Extract the listing below in full, unchanged.

#### [Data section]
---*---
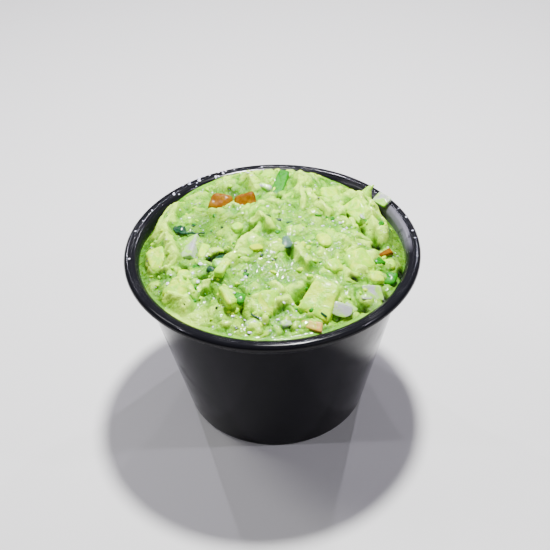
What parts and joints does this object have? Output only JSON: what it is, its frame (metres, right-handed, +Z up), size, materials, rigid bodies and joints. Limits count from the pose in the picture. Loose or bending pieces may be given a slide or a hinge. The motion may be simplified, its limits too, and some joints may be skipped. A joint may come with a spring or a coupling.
{
  "type": "guacamole",
  "caption": "Chunky guacamole heaped in a small black plastic portion cup, with diced avocado, onion, tomato, green pepper and a chopped leaf.",
  "frame": {"origin": "centre of the cup's base, on the surface that it stands on", "axes": "+Z up out of the cup's mouth, -Y towards the side that faces the viewer, +X to the viewer's right"},
  "size_m": [0.074, 0.074, 0.0547],
  "materials": {
    "cup": "glossy black",
    "mash": "moist pale green mash",
    "avocado": "moist pale yellow-green flesh",
    "onion": "wet translucent white",
    "tomato": "wet orange-red flesh",
    "pink_tomato": "wet pale pink flesh under a film of mash",
    "pepper": "wet bright green",
    "leaf": "wet dark green"
  },
  "bodies": {
    "root": {"cup": "cup", "guacamole": "mash", "avocado_big": "avocado", "avocado_front": "avocado", "avocado_left": "avocado", "avocado_low_left": "avocado", "avocado_right": "avocado", "avocado_back_right": "avocado", "onion_left": "onion", "onion_right": "onion", "onion_front": "onion", "onion_rim": "onion", "tomato_back_left": "tomato", "tomato_back_right": "tomato", "tomato_front": "pink_tomato", "tomato_right": "tomato", "pepper_back": "pepper", "leaf_left": "leaf"}
  },
  "joints": []
}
---*---
#### [Exercise result]
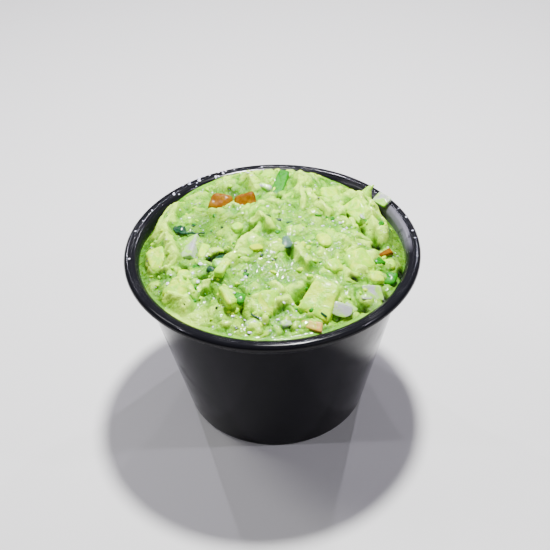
What parts and joints does this object have? Output only JSON: what it is, its frame (metres, right-handed, +Z up), size, materials, rigid bodies and joints. Limits count from the pose in the picture. Loose or bending pieces may be given a slide or a hinge. The motion may be simplified, its limits too, and some joints may be skipped. A joint may come with a spring or a coupling.
{
  "type": "guacamole",
  "caption": "Chunky guacamole heaped in a small black plastic portion cup, with diced avocado, onion, tomato, green pepper and a chopped leaf.",
  "frame": {"origin": "centre of the cup's base, on the surface that it stands on", "axes": "+Z up out of the cup's mouth, -Y towards the side that faces the viewer, +X to the viewer's right"},
  "size_m": [0.074, 0.074, 0.0547],
  "materials": {
    "cup": "glossy black",
    "mash": "moist pale green mash",
    "avocado": "moist pale yellow-green flesh",
    "onion": "wet translucent white",
    "tomato": "wet orange-red flesh",
    "pink_tomato": "wet pale pink flesh under a film of mash",
    "pepper": "wet bright green",
    "leaf": "wet dark green"
  },
  "bodies": {
    "root": {"cup": "cup", "guacamole": "mash", "avocado_big": "avocado", "avocado_front": "avocado", "avocado_left": "avocado", "avocado_low_left": "avocado", "avocado_right": "avocado", "avocado_back_right": "avocado", "onion_left": "onion", "onion_right": "onion", "onion_front": "onion", "onion_rim": "onion", "tomato_back_left": "tomato", "tomato_back_right": "tomato", "tomato_front": "pink_tomato", "tomato_right": "tomato", "pepper_back": "pepper", "leaf_left": "leaf"}
  },
  "joints": []
}